Source material:
____
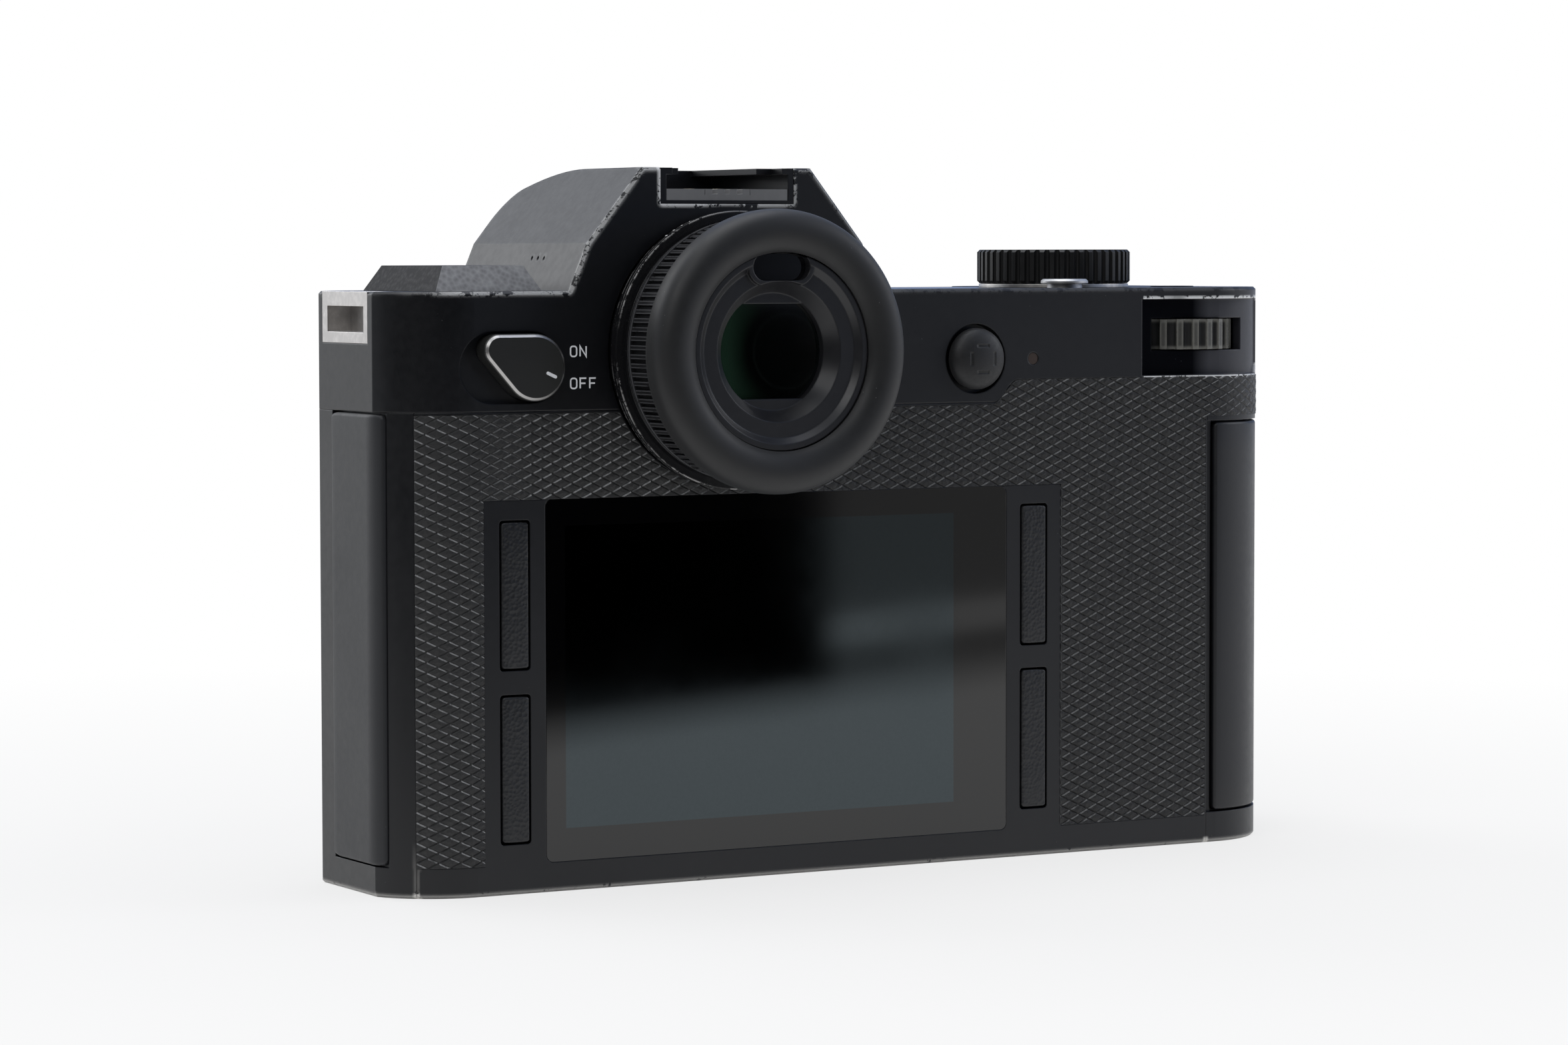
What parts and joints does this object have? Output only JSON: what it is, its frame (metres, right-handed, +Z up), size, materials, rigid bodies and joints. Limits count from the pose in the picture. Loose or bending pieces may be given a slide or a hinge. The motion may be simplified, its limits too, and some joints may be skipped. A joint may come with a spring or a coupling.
{
  "type": "mirrorless camera",
  "caption": "Full-frame mirrorless camera body with bare bayonet mount, round eyepiece, fixed rear screen, hot shoe, grip and moving dials, buttons and doors.",
  "frame": {"origin": "mouth of the tripod socket on the base, under the lens axis, mid body depth", "axes": "+X to the viewer's right, +Y out of the lens mount, +Z up"},
  "size_m": [0.1474, 0.0653, 0.1005],
  "materials": {
    "black_metal": "semi-matte black anodised aluminium",
    "covering": "embossed diamond grain",
    "bare_metal": "satin",
    "mount_steel": "polished",
    "silver_button": "satin",
    "rubber": "matte",
    "flap_rubber": "matte",
    "black_plastic": "fine grain",
    "button_plastic": "fine leather grain",
    "screen_glass": "glossy",
    "screen_panel": "smooth",
    "lens_glass": "coated",
    "dark_window": "glossy",
    "lamp": "clear",
    "gold": "plated",
    "cast_frame": "cast",
    "sensor": "coated",
    "battery_shell": "moulded"
  },
  "bodies": {
    "camera": {"body_shell": "black_metal", "rear_cover": "black_metal", "top_cover": "black_metal", "rear_covering": "covering", "front_covering": "covering", "screen_glass": "screen_glass", "screen_panel": "screen_panel", "status_lamp": "lamp", "top_dial_ring": "bare_metal", "shutter_collar": "bare_metal", "top_display": "dark_window", "antenna_cover": "black_plastic", "hot_shoe_rail": "black_metal", "hot_shoe_insert": "black_plastic", "hot_shoe_contacts": "gold", "eyepiece_drum": "black_metal", "eyecup": "rubber", "eyepiece_bezel": "black_plastic", "eye_sensor_window": "dark_window", "eyepiece_lens": "lens_glass", "finder_tube": "black_plastic", "strap_lug_left": "bare_metal", "strap_lug_right": "bare_metal", "hdmi_port": "bare_metal", "usb_port": "bare_metal", "audio_jacks": "bare_metal", "card_bay": "black_plastic", "tripod_bush": "bare_metal", "lens_mount_ring": "mount_steel", "mount_screws": "bare_metal", "contact_block": "black_plastic", "chassis": "cast_frame", "shutter_frame": "cast_frame", "sensor_holder": "cast_frame", "image_sensor": "sensor"},
    "button_upper_left": {"screen_button_upper_left": "button_plastic"},
    "button_lower_left": {"screen_button_lower_left": "button_plastic"},
    "button_upper_right": {"screen_button_upper_right": "button_plastic"},
    "button_lower_right": {"screen_button_lower_right": "button_plastic"},
    "power_lever": {"power_lever": "black_metal"},
    "joystick_carrier": {"joystick_carrier": "black_plastic"},
    "joystick_gimbal": {"joystick_gimbal": "black_plastic"},
    "joystick_cap": {"joystick_cap": "rubber"},
    "thumb_wheel": {"thumb_wheel": "black_metal"},
    "thumb_carriage": {"thumb_carriage": "black_plastic"},
    "top_dial": {"top_dial": "black_metal"},
    "shutter_button": {"shutter_button": "black_metal"},
    "menu_button": {"menu_button": "silver_button"},
    "play_button": {"play_button": "black_metal"},
    "diopter_ring": {"diopter_ring": "black_metal"},
    "terminal_cover": {"terminal_cover": "flap_rubber"},
    "card_door": {"card_door": "covering"},
    "card_door_slider": {"card_door_slider": "black_plastic"},
    "battery": {"battery": "battery_shell"},
    "battery_latch": {"battery_latch": "black_metal"},
    "lens_lock_pin": {"lens_lock_pin": "mount_steel"},
    "lens_release_button": {"lens_release_button": "black_metal"},
    "front_button": {"front_button": "black_metal"},
    "curtain_upper": {"shutter_curtain_upper": "black_metal"},
    "curtain_lower": {"shutter_curtain_lower": "black_metal"}
  },
  "joints": [
    {"name": "press_upper_left", "type": "slide", "parent": "camera", "child": "button_upper_left", "axis": [0, 1, 0], "range_m": [0, 0.00045], "stiffness_N_per_m": 400, "springref_m": -0.0005},
    {"name": "press_lower_left", "type": "slide", "parent": "camera", "child": "button_lower_left", "axis": [0, 1, 0], "range_m": [0, 0.00045], "stiffness_N_per_m": 400, "springref_m": -0.0005},
    {"name": "press_upper_right", "type": "slide", "parent": "camera", "child": "button_upper_right", "axis": [0, 1, 0], "range_m": [0, 0.00045], "stiffness_N_per_m": 400, "springref_m": -0.0005},
    {"name": "press_lower_right", "type": "slide", "parent": "camera", "child": "button_lower_right", "axis": [0, 1, 0], "range_m": [0, 0.00045], "stiffness_N_per_m": 400, "springref_m": -0.0005},
    {"name": "power_turn", "type": "hinge", "parent": "camera", "child": "power_lever", "pos_m": [-0.031, -0.01645, 0.07285], "axis": [0, -1, 0], "range_deg": [0, 48]},
    {"name": "stick_press", "type": "slide", "parent": "camera", "child": "joystick_carrier", "axis": [0, 1, 0], "range_m": [0, 0.0004], "stiffness_N_per_m": 500, "springref_m": -0.0005},
    {"name": "stick_up_down", "type": "hinge", "parent": "joystick_carrier", "child": "joystick_gimbal", "pos_m": [0.041, -0.01225, 0.07315], "axis": [1, 0, 0], "range_deg": [-5, 5], "stiffness_Nm_per_rad": 0.03},
    {"name": "stick_left_right", "type": "hinge", "parent": "joystick_gimbal", "child": "joystick_cap", "pos_m": [0.041, -0.01225, 0.07315], "axis": [0, 0, 1], "range_deg": [-5, 5], "stiffness_Nm_per_rad": 0.03},
    {"name": "thumb_press", "type": "slide", "parent": "camera", "child": "thumb_carriage", "axis": [0, 1, 0], "range_m": [0, 0.0005], "stiffness_N_per_m": 600, "springref_m": -0.0005},
    {"name": "thumb_turn", "type": "hinge", "parent": "thumb_carriage", "child": "thumb_wheel", "pos_m": [0.0814, -0.00615, 0.0763], "axis": [0, 0, 1], "continuous": true},
    {"name": "dial_turn", "type": "hinge", "parent": "camera", "child": "top_dial", "pos_m": [0.0677, 0.0043, 0.0833], "axis": [0, 0, 1], "continuous": true},
    {"name": "shutter_press", "type": "slide", "parent": "camera", "child": "shutter_button", "axis": [0, 0, -1], "range_m": [0, 0.001], "stiffness_N_per_m": 500, "springref_m": -0.001},
    {"name": "menu_press", "type": "slide", "parent": "camera", "child": "menu_button", "axis": [0, 0, -1], "range_m": [0, 0.0005], "stiffness_N_per_m": 400, "springref_m": -0.0005},
    {"name": "play_press", "type": "slide", "parent": "camera", "child": "play_button", "axis": [0, 0, -1], "range_m": [0, 0.0004], "stiffness_N_per_m": 400, "springref_m": -0.0005},
    {"name": "diopter_turn", "type": "hinge", "parent": "camera", "child": "diopter_ring", "pos_m": [0, -0.02245, 0.0749], "axis": [0, 1, 0], "range_deg": [-60, 60]},
    {"name": "flap_open", "type": "hinge", "parent": "camera", "child": "terminal_cover", "pos_m": [-0.05115, 0.0035, 0.035], "axis": [0, 0, -1], "range_deg": [0, 100]},
    {"name": "door_slide", "type": "slide", "parent": "camera", "child": "card_door_slider", "axis": [0, -1, 0], "range_m": [0, 0.003]},
    {"name": "door_swing", "type": "hinge", "parent": "card_door_slider", "child": "card_door", "pos_m": [0.08385, -0.01565, 0.034], "axis": [0, 0, -1], "range_deg": [0, 105]},
    {"name": "battery_slide", "type": "slide", "parent": "camera", "child": "battery", "axis": [0, 0, -1], "range_m": [0, 0.062]},
    {"name": "latch_slide", "type": "slide", "parent": "camera", "child": "battery_latch", "axis": [-1, 0, 0], "range_m": [0, 0.0025], "stiffness_N_per_m": 300, "springref_m": -0.001},
    {"name": "release_press", "type": "slide", "parent": "camera", "child": "lens_release_button", "axis": [0, -1, 0], "range_m": [0, 0.002], "stiffness_N_per_m": 500, "springref_m": -0.001},
    {"name": "pin_retract", "type": "slide", "parent": "camera", "child": "lens_lock_pin", "axis": [0, -1, 0], "range_m": [0, 0.002], "stiffness_N_per_m": 300, "springref_m": -0.001},
    {"name": "front_press", "type": "slide", "parent": "camera", "child": "front_button", "axis": [0, -1, 0], "range_m": [0, 0.0005], "stiffness_N_per_m": 400, "springref_m": -0.0005},
    {"name": "curtain_upper_close", "type": "slide", "parent": "camera", "child": "curtain_upper", "axis": [0, 0, -1], "range_m": [0, 0.0252]},
    {"name": "curtain_lower_close", "type": "slide", "parent": "camera", "child": "curtain_lower", "axis": [0, 0, 1], "range_m": [0, 0.0252]}
  ],
  "couplings": [
    {"joint": "pin_retract", "follows": "release_press", "ratio": 1}
  ]
}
____
What you have to do:
Tell how many lines of the material above hold "materials", answering with a bare number.

Task output:
2